- BRIEF: Copy, from the entries below, each line where the word "rigid" can be found.

[Start of RAW RECORDS]

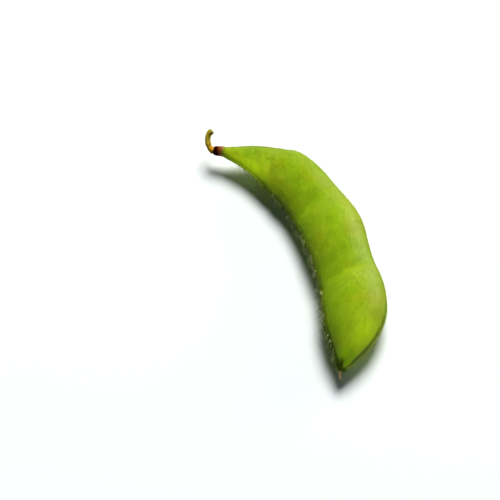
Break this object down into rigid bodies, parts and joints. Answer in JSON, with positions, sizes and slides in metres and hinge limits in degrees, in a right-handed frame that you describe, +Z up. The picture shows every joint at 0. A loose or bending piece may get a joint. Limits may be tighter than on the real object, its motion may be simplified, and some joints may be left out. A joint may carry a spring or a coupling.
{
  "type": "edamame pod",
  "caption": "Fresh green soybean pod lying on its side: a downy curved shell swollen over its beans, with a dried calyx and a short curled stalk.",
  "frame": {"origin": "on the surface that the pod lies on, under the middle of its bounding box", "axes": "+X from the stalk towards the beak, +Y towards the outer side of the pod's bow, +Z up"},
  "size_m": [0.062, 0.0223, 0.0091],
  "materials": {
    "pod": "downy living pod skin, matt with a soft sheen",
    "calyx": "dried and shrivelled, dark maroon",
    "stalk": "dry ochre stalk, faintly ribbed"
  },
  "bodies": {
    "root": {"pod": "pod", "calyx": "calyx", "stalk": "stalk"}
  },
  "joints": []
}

[End of RAW RECORDS]
[Start of RAW RECORDS]

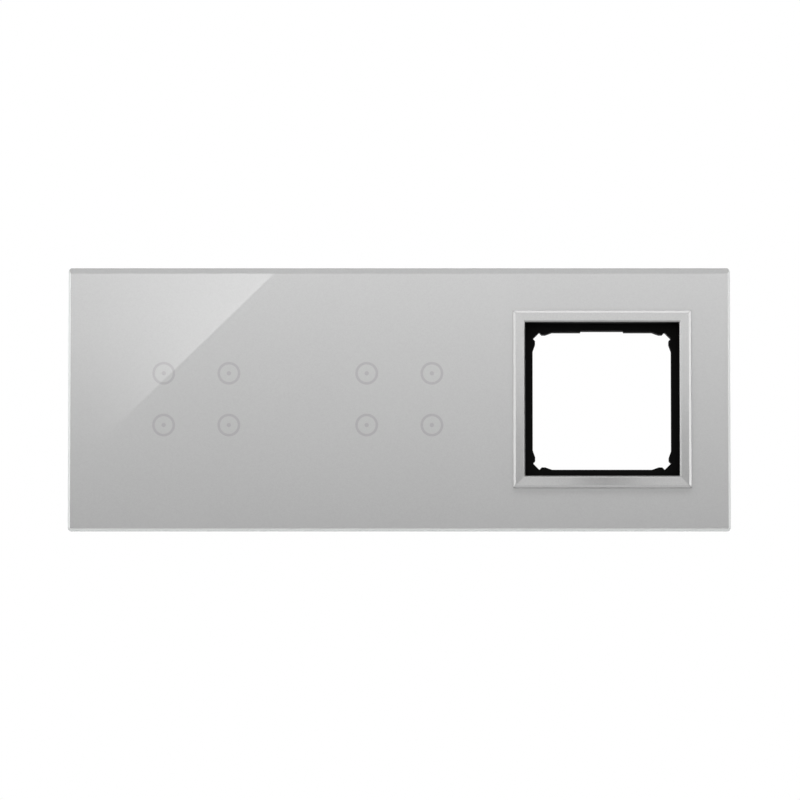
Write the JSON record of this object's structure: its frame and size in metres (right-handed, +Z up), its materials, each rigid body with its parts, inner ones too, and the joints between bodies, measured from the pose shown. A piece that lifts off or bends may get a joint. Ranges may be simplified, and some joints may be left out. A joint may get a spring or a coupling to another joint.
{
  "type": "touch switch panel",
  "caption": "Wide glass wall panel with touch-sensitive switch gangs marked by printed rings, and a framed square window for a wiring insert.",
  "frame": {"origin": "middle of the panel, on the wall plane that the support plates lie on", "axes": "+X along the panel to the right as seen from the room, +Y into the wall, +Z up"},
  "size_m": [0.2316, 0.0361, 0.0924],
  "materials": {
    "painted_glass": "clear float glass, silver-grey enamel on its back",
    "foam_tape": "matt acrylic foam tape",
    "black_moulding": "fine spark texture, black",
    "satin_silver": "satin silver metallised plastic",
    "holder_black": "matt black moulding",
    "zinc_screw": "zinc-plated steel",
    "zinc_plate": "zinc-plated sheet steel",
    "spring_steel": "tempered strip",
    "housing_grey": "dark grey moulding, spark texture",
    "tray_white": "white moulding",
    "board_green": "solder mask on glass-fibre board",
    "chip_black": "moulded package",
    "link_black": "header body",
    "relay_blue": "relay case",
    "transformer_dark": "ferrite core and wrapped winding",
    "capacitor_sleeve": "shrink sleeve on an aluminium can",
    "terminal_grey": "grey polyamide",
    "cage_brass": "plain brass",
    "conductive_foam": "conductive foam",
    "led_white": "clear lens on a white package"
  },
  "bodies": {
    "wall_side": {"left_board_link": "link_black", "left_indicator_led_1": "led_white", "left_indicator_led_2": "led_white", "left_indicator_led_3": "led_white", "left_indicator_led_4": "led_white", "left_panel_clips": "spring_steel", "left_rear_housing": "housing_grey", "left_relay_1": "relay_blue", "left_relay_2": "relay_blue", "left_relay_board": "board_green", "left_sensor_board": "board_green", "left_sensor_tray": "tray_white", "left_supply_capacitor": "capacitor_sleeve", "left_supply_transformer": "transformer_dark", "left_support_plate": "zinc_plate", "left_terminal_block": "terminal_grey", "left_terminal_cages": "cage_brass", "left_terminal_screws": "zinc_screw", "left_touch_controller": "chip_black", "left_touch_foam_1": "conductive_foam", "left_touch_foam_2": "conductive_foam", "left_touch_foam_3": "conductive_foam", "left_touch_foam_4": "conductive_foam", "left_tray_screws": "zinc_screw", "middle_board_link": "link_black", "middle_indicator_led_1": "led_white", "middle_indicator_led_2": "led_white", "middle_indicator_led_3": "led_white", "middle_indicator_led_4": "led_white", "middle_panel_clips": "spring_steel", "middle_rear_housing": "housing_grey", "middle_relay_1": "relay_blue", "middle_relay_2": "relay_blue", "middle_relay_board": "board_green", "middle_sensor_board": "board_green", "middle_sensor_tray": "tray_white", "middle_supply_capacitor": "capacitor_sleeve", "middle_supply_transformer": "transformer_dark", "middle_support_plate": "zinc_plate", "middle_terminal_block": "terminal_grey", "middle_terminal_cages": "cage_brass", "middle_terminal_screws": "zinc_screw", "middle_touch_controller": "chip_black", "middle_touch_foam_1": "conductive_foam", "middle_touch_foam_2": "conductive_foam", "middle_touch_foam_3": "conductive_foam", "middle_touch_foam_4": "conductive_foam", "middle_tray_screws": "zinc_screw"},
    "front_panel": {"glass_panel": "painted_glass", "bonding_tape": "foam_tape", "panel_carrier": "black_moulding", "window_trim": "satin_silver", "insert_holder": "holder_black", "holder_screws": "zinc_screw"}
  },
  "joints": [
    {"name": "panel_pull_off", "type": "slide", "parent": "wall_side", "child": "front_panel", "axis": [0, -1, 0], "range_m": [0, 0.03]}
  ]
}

[End of RAW RECORDS]

- RESPONSE FOR THIS EXERCISE:
Break this object down into rigid bodies, parts and joints. Answer in JSON, with positions, sizes and slides in metres and hinge limits in degrees, in a right-handed frame that you describe, +Z up. The picture shows every joint at 0. A loose or bending piece may get a joint. Limits may be tighter than on the real object, its motion may be simplified, and some joints may be left out. A joint may carry a spring or a coupling.
Write the JSON record of this object's structure: its frame and size in metres (right-handed, +Z up), its materials, each rigid body with its parts, inner ones too, and the joints between bodies, measured from the pose shown. A piece that lifts off or bends may get a joint. Ranges may be simplified, and some joints may be left out. A joint may get a spring or a coupling to another joint.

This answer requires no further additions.